Your objective: Report all lines from the entries below in which "vertices" appears.

Data to process:
++++++++++
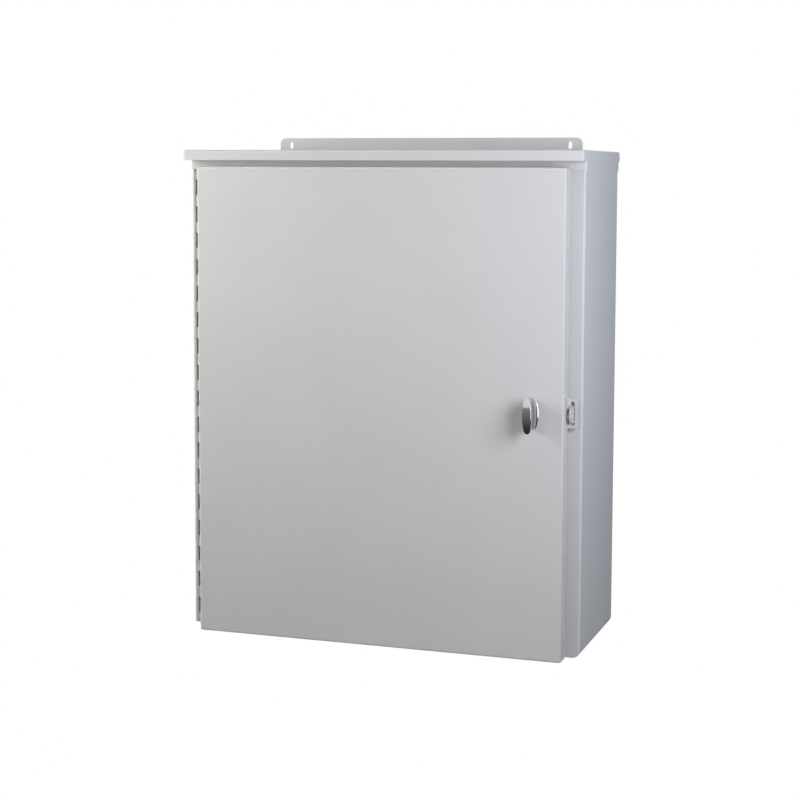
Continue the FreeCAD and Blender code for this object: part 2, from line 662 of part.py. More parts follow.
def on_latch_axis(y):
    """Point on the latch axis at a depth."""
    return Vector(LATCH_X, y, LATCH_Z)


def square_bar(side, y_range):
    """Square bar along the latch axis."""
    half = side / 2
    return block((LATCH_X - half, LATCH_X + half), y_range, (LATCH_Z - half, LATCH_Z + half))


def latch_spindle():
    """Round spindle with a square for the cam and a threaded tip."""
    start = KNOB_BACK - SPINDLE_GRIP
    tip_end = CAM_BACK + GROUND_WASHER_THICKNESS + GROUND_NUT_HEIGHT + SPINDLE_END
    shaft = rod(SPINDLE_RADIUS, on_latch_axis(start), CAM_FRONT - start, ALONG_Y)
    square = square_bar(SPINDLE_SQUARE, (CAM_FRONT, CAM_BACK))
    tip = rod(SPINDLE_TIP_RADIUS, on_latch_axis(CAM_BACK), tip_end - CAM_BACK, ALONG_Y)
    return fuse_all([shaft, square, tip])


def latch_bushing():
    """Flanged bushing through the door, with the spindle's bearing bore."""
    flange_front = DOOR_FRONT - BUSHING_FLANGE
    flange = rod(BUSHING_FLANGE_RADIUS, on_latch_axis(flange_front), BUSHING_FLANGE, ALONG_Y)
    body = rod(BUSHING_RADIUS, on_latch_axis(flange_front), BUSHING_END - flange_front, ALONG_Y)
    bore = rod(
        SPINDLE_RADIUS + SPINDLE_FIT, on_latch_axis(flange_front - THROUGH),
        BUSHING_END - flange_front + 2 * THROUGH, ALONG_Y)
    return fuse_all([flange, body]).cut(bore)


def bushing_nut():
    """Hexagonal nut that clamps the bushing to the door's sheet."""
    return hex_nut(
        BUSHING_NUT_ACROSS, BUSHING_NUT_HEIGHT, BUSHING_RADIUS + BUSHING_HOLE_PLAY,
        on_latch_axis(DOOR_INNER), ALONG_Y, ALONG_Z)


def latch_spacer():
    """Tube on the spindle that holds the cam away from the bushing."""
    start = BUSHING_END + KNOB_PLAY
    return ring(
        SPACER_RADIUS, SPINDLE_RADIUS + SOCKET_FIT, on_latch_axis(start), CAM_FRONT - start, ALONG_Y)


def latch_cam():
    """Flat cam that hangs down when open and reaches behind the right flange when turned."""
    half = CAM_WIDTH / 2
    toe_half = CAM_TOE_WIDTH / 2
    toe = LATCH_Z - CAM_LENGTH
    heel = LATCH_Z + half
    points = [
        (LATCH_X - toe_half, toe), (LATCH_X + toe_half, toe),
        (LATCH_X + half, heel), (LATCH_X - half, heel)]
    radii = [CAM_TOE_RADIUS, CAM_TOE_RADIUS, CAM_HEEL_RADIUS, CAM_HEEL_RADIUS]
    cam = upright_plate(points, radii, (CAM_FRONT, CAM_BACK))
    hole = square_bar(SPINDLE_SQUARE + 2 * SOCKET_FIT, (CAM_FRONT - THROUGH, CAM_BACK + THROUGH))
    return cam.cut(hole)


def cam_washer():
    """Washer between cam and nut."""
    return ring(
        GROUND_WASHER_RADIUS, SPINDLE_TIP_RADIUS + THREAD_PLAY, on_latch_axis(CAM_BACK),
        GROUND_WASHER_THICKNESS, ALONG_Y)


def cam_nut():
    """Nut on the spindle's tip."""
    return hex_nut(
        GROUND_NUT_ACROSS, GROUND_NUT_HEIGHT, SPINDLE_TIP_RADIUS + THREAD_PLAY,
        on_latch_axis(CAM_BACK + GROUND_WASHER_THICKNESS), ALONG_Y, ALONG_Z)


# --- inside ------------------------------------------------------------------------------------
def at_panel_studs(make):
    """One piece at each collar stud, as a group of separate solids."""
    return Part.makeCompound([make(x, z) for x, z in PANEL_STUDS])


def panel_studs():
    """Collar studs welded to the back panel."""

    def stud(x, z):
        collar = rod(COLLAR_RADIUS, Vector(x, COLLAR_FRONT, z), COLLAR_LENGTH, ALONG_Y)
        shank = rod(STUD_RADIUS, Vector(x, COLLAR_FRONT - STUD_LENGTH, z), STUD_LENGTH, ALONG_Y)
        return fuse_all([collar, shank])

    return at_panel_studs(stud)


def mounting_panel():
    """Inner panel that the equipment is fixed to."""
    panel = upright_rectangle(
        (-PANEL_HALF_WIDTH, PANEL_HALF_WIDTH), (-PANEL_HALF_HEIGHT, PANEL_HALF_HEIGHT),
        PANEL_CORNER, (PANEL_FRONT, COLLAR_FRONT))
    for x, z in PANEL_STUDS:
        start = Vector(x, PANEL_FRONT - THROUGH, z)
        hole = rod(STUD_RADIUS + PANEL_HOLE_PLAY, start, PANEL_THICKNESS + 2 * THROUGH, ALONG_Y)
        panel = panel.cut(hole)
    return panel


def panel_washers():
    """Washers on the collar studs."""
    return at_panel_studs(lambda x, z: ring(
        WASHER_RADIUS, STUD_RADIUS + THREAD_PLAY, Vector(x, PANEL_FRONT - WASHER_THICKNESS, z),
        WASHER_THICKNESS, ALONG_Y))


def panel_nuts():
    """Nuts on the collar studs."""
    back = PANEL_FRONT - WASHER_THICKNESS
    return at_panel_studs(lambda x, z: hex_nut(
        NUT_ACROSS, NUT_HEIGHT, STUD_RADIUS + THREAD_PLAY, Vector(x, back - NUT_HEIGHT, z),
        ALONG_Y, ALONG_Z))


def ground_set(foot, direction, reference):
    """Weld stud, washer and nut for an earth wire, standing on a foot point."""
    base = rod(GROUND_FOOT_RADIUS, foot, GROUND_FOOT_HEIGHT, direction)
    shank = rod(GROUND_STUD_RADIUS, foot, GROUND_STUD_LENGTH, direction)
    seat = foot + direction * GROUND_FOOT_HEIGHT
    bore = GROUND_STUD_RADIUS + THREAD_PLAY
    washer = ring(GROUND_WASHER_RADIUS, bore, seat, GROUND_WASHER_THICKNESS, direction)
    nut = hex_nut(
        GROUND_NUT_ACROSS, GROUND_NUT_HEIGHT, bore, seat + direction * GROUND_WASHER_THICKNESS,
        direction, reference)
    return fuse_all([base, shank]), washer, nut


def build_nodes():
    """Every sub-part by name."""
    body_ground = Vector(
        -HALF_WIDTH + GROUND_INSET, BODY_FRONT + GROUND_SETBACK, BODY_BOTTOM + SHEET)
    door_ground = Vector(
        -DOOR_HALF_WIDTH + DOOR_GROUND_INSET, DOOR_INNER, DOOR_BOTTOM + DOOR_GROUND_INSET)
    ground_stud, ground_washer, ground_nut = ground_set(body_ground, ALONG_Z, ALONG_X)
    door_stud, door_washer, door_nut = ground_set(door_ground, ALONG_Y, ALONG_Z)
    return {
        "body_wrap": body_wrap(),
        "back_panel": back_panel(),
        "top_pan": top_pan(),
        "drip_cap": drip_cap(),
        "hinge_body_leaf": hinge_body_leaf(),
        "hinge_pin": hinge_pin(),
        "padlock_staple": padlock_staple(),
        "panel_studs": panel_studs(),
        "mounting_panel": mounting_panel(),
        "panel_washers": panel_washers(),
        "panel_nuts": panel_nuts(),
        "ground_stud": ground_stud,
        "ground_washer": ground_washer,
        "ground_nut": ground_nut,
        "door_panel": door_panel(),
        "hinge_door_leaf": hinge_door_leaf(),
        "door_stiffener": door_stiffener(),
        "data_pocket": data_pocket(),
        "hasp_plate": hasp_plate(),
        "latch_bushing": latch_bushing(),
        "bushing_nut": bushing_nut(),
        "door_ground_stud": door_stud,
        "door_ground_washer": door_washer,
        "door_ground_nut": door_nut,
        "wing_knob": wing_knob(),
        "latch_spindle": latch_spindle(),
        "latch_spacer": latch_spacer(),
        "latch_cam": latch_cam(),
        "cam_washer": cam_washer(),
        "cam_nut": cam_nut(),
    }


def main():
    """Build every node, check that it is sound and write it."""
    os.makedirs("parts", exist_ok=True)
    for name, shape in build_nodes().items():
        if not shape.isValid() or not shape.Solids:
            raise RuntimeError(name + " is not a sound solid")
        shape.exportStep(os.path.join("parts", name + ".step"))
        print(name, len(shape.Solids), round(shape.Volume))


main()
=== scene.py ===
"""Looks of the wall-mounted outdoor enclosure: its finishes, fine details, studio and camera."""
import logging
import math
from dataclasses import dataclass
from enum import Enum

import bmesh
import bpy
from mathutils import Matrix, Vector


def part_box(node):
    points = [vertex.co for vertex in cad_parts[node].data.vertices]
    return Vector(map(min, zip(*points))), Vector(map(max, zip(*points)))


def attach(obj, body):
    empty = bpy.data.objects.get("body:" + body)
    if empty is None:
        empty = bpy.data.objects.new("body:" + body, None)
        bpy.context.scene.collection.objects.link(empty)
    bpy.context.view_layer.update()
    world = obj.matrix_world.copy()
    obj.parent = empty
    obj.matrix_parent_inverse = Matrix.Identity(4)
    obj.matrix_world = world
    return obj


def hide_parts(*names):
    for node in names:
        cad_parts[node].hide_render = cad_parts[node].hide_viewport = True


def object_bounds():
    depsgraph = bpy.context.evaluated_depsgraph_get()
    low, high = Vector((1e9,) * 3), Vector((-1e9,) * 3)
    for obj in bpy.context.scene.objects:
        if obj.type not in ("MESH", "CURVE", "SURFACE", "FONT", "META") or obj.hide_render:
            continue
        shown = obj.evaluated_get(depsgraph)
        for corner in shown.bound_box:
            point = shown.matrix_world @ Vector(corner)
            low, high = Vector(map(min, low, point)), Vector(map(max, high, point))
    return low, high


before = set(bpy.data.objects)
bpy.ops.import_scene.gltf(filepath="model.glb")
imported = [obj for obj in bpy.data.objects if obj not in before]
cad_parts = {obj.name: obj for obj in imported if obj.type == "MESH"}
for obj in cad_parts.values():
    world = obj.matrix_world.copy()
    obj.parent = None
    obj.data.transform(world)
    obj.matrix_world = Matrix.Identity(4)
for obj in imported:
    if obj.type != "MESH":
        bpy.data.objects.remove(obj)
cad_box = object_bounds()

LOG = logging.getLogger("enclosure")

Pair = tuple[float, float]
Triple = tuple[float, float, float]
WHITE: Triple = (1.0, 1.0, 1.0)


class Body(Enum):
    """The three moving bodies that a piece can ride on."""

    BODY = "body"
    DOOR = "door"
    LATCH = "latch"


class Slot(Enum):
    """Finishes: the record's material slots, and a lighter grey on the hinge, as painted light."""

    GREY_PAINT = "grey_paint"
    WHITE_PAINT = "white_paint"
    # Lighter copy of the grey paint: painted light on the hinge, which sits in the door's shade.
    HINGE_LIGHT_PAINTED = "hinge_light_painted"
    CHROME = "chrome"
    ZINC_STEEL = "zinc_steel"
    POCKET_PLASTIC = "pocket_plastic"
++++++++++
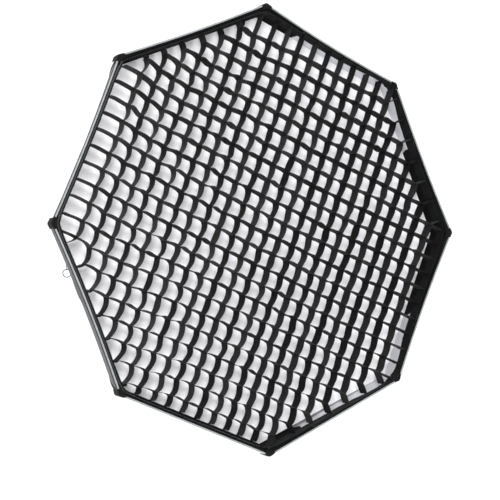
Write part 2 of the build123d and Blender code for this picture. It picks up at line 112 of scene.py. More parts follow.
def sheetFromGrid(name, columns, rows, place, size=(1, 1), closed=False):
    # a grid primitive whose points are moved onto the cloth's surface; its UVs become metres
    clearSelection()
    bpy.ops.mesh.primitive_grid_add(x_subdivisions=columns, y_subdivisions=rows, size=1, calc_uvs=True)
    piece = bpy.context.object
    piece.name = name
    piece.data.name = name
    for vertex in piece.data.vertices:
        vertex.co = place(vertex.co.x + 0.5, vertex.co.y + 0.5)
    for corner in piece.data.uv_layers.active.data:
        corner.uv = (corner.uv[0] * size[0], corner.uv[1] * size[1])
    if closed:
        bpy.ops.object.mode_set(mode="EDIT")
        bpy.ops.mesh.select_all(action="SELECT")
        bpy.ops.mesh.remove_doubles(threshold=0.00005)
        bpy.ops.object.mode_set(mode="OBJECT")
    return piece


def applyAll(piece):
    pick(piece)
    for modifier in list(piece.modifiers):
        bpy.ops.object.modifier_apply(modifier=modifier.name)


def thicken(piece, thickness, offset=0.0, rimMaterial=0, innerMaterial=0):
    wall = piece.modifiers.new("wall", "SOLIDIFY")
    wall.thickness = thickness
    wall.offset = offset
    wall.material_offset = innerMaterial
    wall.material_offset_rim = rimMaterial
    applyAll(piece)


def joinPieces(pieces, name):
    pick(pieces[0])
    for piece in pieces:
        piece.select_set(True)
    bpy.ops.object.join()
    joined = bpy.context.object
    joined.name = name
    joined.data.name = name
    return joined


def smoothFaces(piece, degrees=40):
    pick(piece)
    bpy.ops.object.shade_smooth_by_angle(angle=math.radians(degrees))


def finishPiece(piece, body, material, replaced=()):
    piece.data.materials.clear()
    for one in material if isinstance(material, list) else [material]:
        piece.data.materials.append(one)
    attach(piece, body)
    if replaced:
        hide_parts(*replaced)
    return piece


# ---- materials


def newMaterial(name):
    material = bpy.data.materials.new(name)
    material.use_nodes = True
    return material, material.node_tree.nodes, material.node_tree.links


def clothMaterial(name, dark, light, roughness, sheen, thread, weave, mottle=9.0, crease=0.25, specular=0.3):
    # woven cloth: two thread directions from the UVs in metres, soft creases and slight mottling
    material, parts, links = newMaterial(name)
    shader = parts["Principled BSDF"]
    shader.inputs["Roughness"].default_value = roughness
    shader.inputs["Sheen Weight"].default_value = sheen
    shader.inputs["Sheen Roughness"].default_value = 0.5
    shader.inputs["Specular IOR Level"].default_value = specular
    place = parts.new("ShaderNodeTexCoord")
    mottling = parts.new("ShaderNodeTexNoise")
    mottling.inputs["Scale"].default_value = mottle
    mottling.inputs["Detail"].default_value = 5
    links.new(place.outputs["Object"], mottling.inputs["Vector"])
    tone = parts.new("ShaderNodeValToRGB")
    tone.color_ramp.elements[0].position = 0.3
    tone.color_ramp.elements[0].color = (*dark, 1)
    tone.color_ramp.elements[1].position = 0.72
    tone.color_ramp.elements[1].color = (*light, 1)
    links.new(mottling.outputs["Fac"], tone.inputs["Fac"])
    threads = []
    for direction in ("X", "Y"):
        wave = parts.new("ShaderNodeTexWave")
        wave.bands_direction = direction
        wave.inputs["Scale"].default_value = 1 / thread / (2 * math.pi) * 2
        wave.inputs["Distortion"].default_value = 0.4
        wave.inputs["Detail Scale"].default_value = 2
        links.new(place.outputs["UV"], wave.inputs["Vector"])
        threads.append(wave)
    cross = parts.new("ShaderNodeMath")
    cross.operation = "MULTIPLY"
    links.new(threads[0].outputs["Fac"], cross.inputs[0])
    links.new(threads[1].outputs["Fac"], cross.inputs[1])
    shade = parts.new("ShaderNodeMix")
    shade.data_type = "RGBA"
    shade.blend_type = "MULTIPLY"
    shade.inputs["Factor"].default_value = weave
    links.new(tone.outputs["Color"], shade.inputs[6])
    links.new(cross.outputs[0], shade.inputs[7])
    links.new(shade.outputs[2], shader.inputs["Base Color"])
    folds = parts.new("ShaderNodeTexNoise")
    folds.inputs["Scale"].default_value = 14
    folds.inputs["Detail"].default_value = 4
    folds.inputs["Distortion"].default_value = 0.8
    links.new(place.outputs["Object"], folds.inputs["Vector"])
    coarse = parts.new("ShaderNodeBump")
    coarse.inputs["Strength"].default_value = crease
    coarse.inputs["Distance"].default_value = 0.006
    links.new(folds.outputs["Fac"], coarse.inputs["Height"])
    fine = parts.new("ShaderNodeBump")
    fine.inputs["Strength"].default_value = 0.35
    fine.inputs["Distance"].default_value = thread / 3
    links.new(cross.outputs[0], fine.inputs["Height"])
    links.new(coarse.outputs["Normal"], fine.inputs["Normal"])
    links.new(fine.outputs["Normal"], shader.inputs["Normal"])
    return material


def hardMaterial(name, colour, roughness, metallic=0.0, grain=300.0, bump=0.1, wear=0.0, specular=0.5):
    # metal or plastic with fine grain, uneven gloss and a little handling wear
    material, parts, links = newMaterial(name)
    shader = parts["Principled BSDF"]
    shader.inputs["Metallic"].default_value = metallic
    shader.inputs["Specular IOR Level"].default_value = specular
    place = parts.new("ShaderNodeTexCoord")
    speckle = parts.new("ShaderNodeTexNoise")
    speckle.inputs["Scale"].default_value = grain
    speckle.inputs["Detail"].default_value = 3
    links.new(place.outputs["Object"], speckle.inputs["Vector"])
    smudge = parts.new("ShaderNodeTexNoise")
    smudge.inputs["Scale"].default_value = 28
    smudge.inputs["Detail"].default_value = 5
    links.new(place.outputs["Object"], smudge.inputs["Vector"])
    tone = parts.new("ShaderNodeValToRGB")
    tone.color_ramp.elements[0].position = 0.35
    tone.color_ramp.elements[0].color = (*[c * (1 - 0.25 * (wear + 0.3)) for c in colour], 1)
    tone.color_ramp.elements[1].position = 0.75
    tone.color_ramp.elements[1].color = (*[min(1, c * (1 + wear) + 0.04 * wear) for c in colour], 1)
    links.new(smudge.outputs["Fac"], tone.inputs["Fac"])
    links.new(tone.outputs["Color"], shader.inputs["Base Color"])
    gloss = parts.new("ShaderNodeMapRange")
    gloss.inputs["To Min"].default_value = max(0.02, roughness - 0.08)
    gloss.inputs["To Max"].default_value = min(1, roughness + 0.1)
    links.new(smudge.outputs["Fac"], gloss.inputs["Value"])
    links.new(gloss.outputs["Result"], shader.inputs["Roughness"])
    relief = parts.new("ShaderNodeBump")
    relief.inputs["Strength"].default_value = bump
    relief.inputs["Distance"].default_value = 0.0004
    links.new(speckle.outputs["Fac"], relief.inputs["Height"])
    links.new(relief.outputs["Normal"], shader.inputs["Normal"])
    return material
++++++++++
Right answer:
    points = [vertex.co for vertex in cad_parts[node].data.vertices]
    for vertex in piece.data.vertices:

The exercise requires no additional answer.